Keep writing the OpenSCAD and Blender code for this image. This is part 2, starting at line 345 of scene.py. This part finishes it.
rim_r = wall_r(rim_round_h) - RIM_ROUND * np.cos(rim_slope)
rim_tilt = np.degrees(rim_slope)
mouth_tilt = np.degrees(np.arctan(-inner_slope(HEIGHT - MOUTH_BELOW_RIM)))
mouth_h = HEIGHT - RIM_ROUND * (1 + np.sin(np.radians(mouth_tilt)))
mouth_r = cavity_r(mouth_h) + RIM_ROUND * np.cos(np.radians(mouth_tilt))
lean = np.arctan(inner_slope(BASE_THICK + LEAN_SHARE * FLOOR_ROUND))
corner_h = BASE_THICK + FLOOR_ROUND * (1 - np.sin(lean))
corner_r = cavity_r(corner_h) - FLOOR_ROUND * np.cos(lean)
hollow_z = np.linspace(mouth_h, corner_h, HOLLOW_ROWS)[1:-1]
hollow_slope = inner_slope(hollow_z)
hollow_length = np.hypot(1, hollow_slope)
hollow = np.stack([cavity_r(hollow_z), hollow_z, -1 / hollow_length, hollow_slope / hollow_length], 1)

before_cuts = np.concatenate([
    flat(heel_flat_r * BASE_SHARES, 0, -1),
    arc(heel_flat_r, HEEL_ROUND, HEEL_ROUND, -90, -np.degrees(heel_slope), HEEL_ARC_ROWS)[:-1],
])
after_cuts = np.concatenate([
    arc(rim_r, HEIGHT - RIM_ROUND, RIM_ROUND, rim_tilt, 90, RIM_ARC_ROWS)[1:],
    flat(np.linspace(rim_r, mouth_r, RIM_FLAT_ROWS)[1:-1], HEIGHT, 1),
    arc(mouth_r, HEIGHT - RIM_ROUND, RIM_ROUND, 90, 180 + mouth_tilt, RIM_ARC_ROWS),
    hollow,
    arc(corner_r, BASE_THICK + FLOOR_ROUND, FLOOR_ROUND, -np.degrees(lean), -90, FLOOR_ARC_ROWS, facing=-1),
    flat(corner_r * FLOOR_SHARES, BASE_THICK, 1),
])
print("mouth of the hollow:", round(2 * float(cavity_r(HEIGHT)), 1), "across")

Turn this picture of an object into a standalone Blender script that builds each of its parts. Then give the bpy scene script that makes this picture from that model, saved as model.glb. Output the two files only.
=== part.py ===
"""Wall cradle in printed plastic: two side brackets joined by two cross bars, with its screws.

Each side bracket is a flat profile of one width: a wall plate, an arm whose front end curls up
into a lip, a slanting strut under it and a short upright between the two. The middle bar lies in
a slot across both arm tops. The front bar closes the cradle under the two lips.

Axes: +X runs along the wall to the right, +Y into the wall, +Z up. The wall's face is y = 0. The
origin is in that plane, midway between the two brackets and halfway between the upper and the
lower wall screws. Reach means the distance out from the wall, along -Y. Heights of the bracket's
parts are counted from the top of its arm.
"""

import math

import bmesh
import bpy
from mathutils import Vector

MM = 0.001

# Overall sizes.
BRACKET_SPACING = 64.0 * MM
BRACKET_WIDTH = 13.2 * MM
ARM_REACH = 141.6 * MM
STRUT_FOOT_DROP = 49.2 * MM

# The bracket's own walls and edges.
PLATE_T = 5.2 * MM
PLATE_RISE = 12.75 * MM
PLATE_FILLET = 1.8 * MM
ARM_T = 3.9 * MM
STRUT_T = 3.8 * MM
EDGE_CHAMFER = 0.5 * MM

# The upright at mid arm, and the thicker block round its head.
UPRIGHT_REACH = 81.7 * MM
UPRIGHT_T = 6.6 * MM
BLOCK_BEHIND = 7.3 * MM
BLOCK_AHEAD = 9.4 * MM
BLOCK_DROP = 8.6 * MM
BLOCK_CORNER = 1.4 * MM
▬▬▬
TASK DETAILS = Return, please, the lines of the data from the first through the line containing "hollow = np.stack([cavity_r(hollow_z), hollow_z, -1", both kept, exactly as they stand and nothing more.

FINAL ANSWER =
Keep writing the OpenSCAD and Blender code for this image. This is part 2, starting at line 345 of scene.py. This part finishes it.
rim_r = wall_r(rim_round_h) - RIM_ROUND * np.cos(rim_slope)
rim_tilt = np.degrees(rim_slope)
mouth_tilt = np.degrees(np.arctan(-inner_slope(HEIGHT - MOUTH_BELOW_RIM)))
mouth_h = HEIGHT - RIM_ROUND * (1 + np.sin(np.radians(mouth_tilt)))
mouth_r = cavity_r(mouth_h) + RIM_ROUND * np.cos(np.radians(mouth_tilt))
lean = np.arctan(inner_slope(BASE_THICK + LEAN_SHARE * FLOOR_ROUND))
corner_h = BASE_THICK + FLOOR_ROUND * (1 - np.sin(lean))
corner_r = cavity_r(corner_h) - FLOOR_ROUND * np.cos(lean)
hollow_z = np.linspace(mouth_h, corner_h, HOLLOW_ROWS)[1:-1]
hollow_slope = inner_slope(hollow_z)
hollow_length = np.hypot(1, hollow_slope)
hollow = np.stack([cavity_r(hollow_z), hollow_z, -1 / hollow_length, hollow_slope / hollow_length], 1)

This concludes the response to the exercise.